Source: IMF International Trade in Goods by Partner Country dataset

On the other hand, Pakistan’s export destinations are very concentrated. The country relies on the US and the EU markets for its exports. Such reliance and concentration have increased its vulnerability to changes in EU trade policy.  It reinforces the importance of improving diversification.

Figure 4EU Imports from Pakistan and India

Source: World Trade Organization

Figure 4 shows that Pakistan maintains a strong presence in clothing and textile exports. However, India demonstrate greater diversification across various product categories. This diversification suggests their stronger integration into global manufacturing supply chains.
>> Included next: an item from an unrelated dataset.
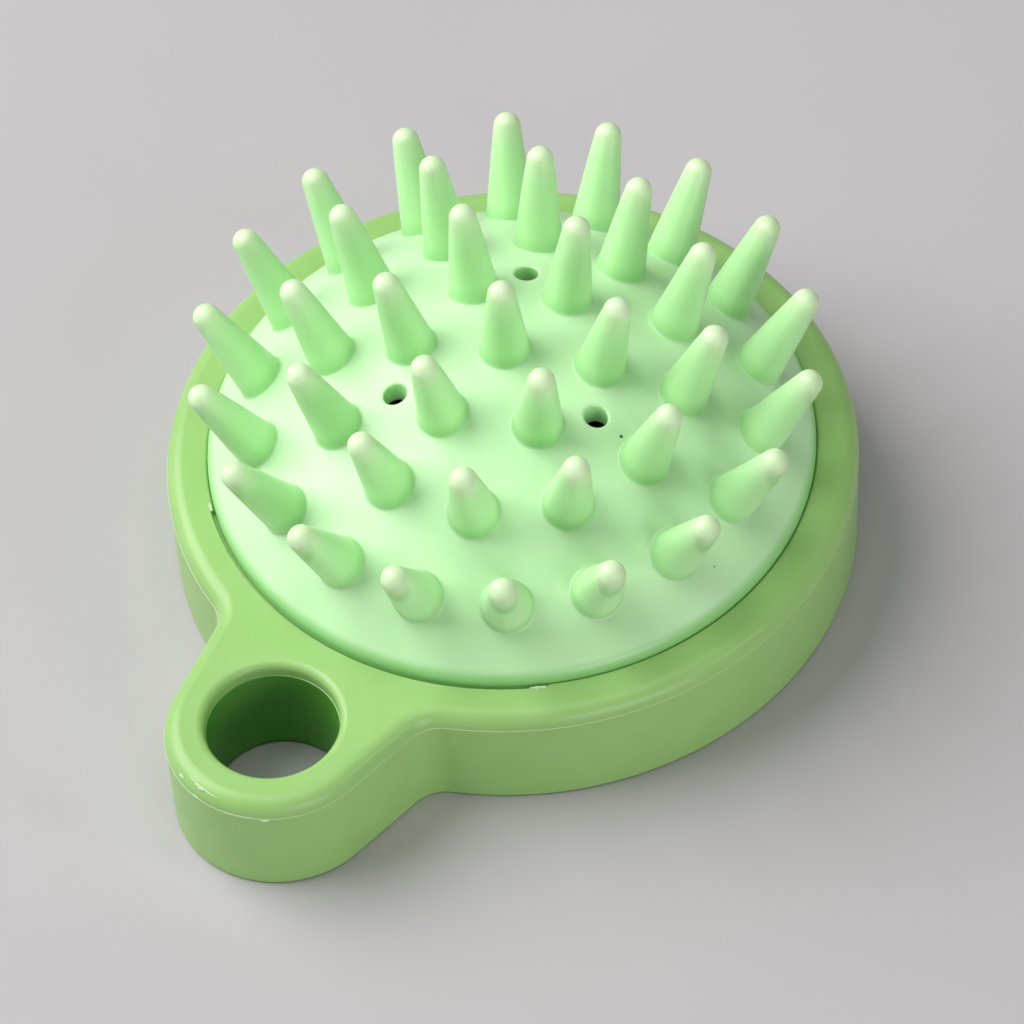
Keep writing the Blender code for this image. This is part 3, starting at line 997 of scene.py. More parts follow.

Figure 5: Pakistan and India’s Dependence on the EU by Product

Source: Author’s calculations from ITC Trade Map data.

The product-level export dependence on the European market shows huge structural differences between Pakistan and India (Figure 5). Dependence indicates how much a country’s exports rely on a specific market, measured as a share of total exports. Pakistan depends on the European Union for its labor-intensive sectors like textiles and apparel. Below are some statistics for Pakistan’s dependence:

  • Non-knitted apparel (HS 62): 49.3%
  • Made-up textile articles (HS 63): 42.5%
  • Knitted apparel (HS 61): 40.5%

Similarly, Pakistan shows stronger EU dependence as compared to India in sectors like footwear (56.7 percent vs. 44.5 percent), beverages (32.4 percent vs. 6.3 percent), plastics (30.6 percent vs. 13.9 percent) and man-made staple fibers (38.8% vs. 11.8%), highlighting the EU’s importance as an export destination for Pakistan.

India’s low dependence on the EU reflects a more diversified export market. There are certain sectors where India’s dependence on the EU is higher than Pakistan’s. It includes leather articles, furniture and optical and medical instruments. The above discussion indicates that the EU–India FTA could intensify competitive pressures on Pakistan’s top exports.